Improper crunching form not only causes neck discomfort, but it also decreases the effectiveness of the crunch. The pain in your neck signals that you are using your neck and upper back muscles to curl your torso forward, not your abs. This reduces the work of your abdominal muscles, the target muscle group. Relax your neck and focus on using your abdominal muscles to curl your torso to remove neck discomfort and increase the workload for your abs.

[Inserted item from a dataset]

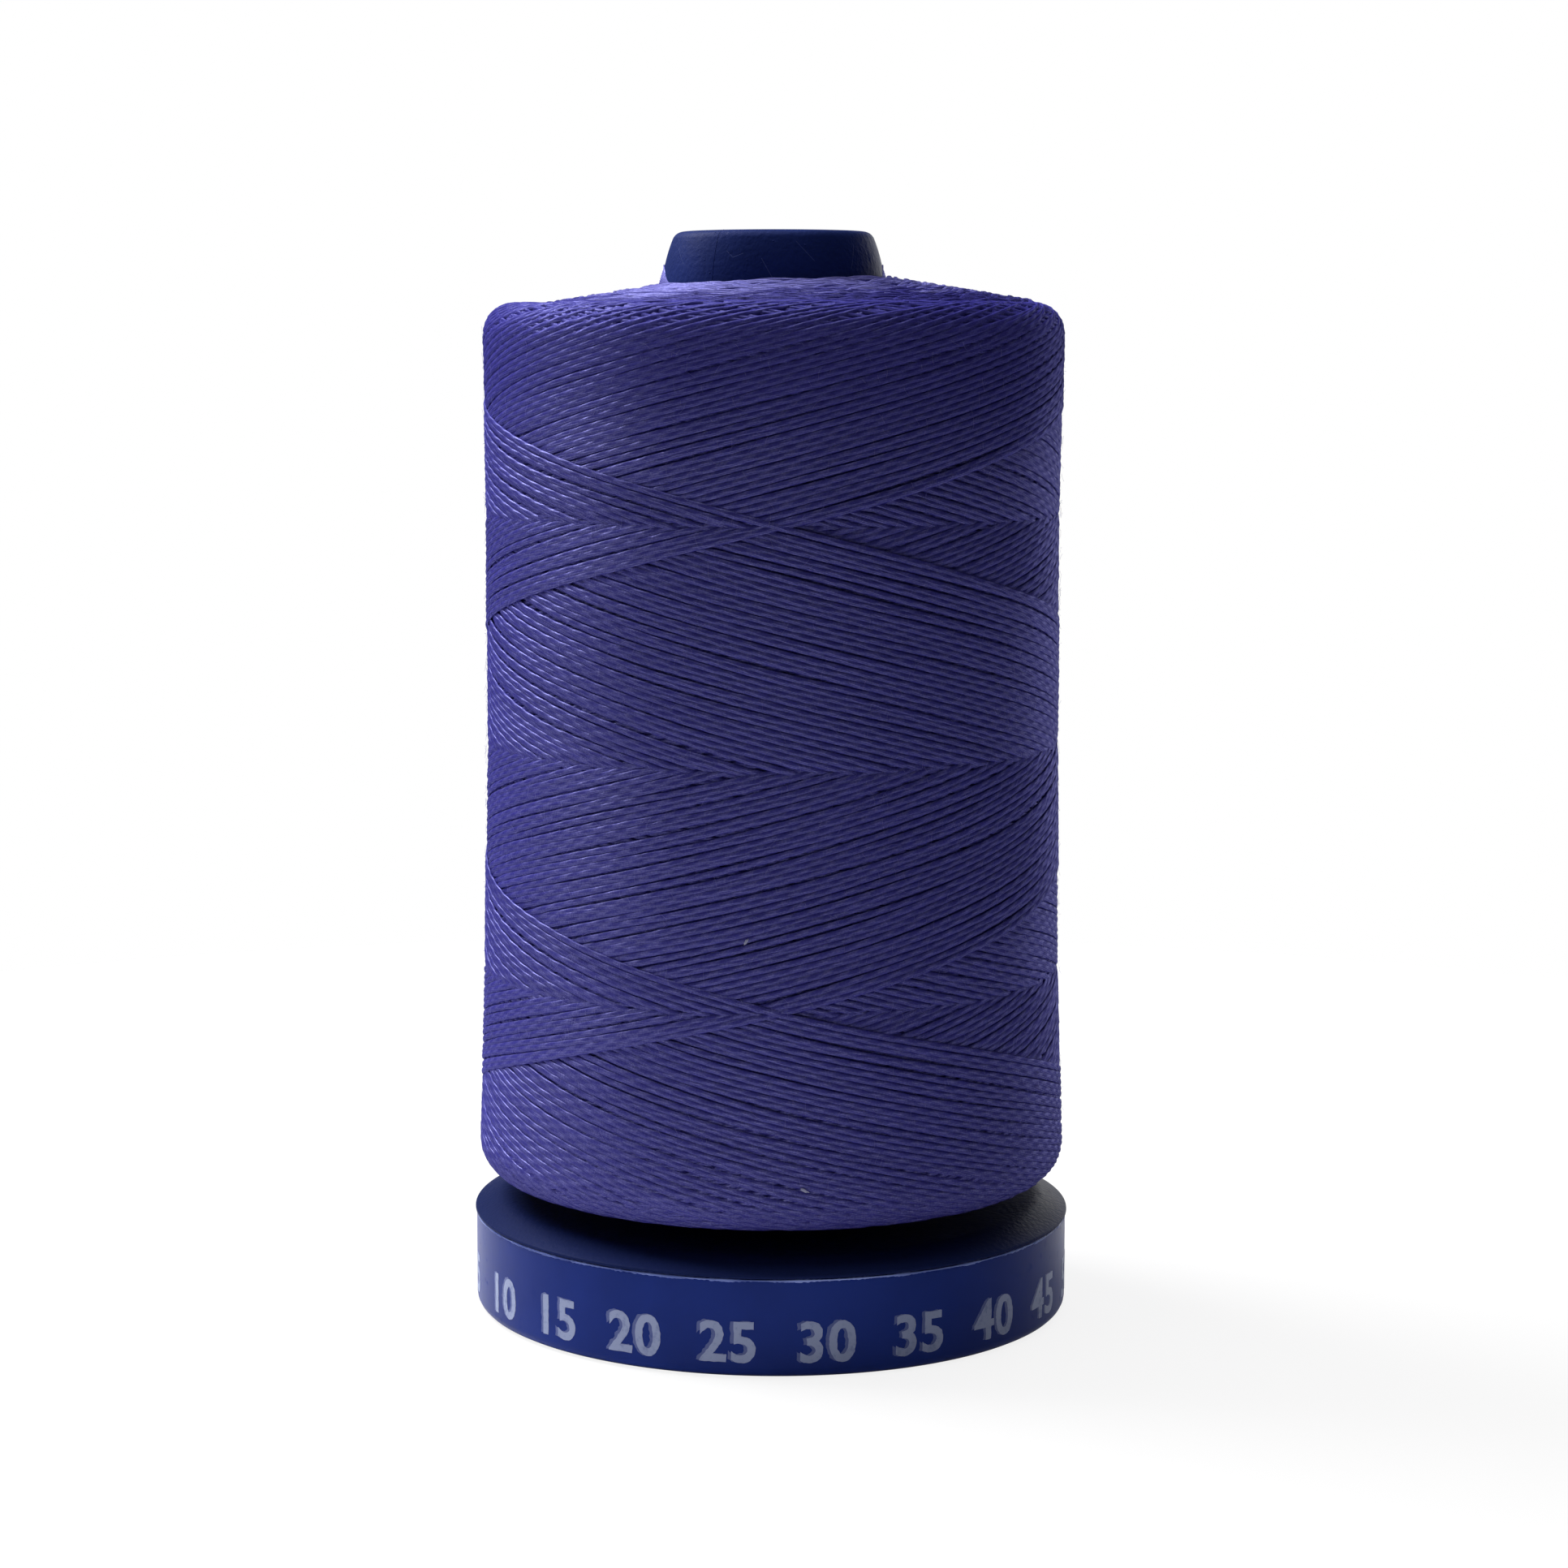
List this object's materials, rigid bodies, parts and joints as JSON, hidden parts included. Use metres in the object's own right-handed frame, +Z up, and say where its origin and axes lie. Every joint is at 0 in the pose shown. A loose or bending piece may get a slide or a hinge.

Keeping The Proper Technique

To perform a crunch properly, relax your neck and keep your cervical spine, or the vertebra in your neck, in line with your thoracic spine, or the vertebra in your upper back. When you pull your neck forward, you are creating a curve in your cervical spine. Either cup your hands behind your neck to act as a support or place your fingertips on either side of your head. This keeps the weight you're lifting more challenging, but removes the potential to clasp your hands behind your head and pull your head forward. If you find this position too challenging, either fold your arms over your chest and crunch, or place your arms on the floor. Continue to target your abs with the exercise, pulling your abs in as you complete the movement of lifting your shoulder blades off the floor.

Alternatives To Crunching

If you are unable to relax your neck and upper back, perform alternative styles of crunches. A seated crunch does not place any stress on your neck or upper back because you do not curl your torso off the floor. You crunch forward against resistance from a seated position. Reverse crunches allow you to keep your torso on the floor and curl your hips toward your ribs. Hanging crunches also do not place any stress on your neck, though they are a more difficult abdominal exercise.